Bei Einsatz der Kopplung mit der Mikromechanik sowie der nichtlinearen Strukturmechanik finden einerseits die prozessinduzierten Eigenschaften und anderseits das komplexe nichtlineare Materialverhalten in der Analyse des Bauteilverhaltens eine Berücksichtigung. Das komplexe Materialverhalten von Composites kann in mikromechanischen Softwaretools berechnet werden. Darüber hinaus existiert die Möglichkeit, eine digitale Materialkarte an experimentelle Daten zu kalibrieren. Eine weitere Besonderheit stellt die Versagensmodellierung dar.
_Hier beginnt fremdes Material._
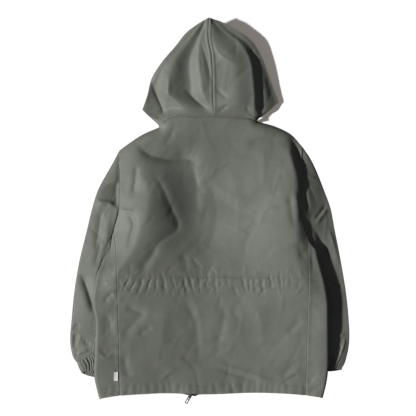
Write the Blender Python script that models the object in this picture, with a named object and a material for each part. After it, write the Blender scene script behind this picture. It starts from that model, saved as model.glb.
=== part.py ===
"""A hooded field jacket that lies face down on a flat surface, its back up and its hood laid out above it.

Every cut piece is a thin wall of cloth: a flat outline filled with points, then laid in the jacket's form.
Tables are in millimetres: X across (the wearer's left is -X), Y towards the hood, Z up from the surface.
"""
import math

import bmesh
import bpy
import numpy as np
from mathutils import Matrix, Vector
from mathutils.geometry import delaunay_2d_cdt
from mathutils.kdtree import KDTree

MM = 0.001
WALL = 1.4            # two layers of satin at a seam allowance, evened out
SEAM_GAP = 0.3        # between the pieces at a seam
SEAM_MATCH = 0.1      # two pieces' points this near are the same place on their seam
STEP = 34.0           # spacing of the points in a panel
FOLD_RADIUS = 8.0     # the rounded fold at each side of the body
SLEEVE_RADIUS = 7.0   # the rounded folds along a sleeve
TURN = FOLD_RADIUS * math.pi / 2
LAYER_GAP = 1.8       # least air between the body and a sleeve that lies beneath it
LEFT, RIGHT = -1, 1

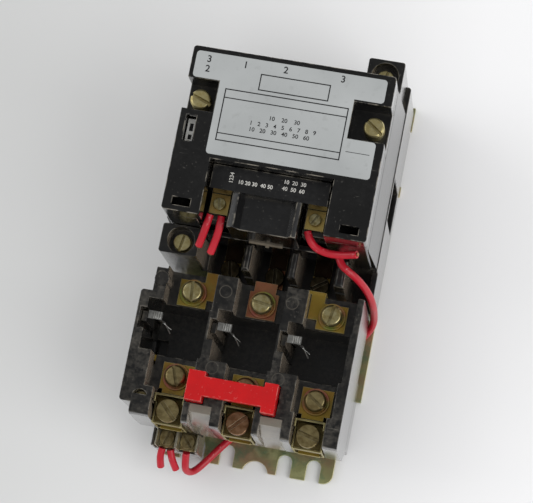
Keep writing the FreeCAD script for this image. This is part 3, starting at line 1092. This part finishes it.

Hierbei wird das Materialversagen in Abhängigkeit der jeweiligen Phase (Matrix/Verstärkungsstoff) oder des Orientierungswinkels modelliert. Ebenso stellt die Modellierung von Porosität bei Verwendung eines FFF-Prozesses oder in Kombination mit einem Composite kein Hindernis dar. In den softwareeigenen Schnittstellentools lassen sich im Anschluss die Informationen aus dem Herstellungsprozess, der komplexen nichtlinearen Materialkarte mit dem strukturmechanischen Modell automatisiert koppeln. Ferner findet die Berechnung über den Solver und die Analyse im Post-Prozessor statt.
Schlussendlich kann eine gesamtheitliche Betrachtung der verwendeten Herstellungsprozesse, dem physikalischen Materialverhalten und der Bauteilperformance erfolgen. Im ersten Schritt der Analyse stehen die Einzelergebnisse für die Herstellbarkeit im Fokus und danach die gesamtheitlichen Ergebnisse für ein optimiertes Bauteilverhalten. Mit Hilfe der numerischen Berechnung besteht die Möglichkeit, stabile sowie robuste Prozesse für die Fertigung zu definieren sowie die gegenseitige Abhängigkeit zwischen Prozess, Materialverhalten und Bauteilverhalten aufzuzeigen.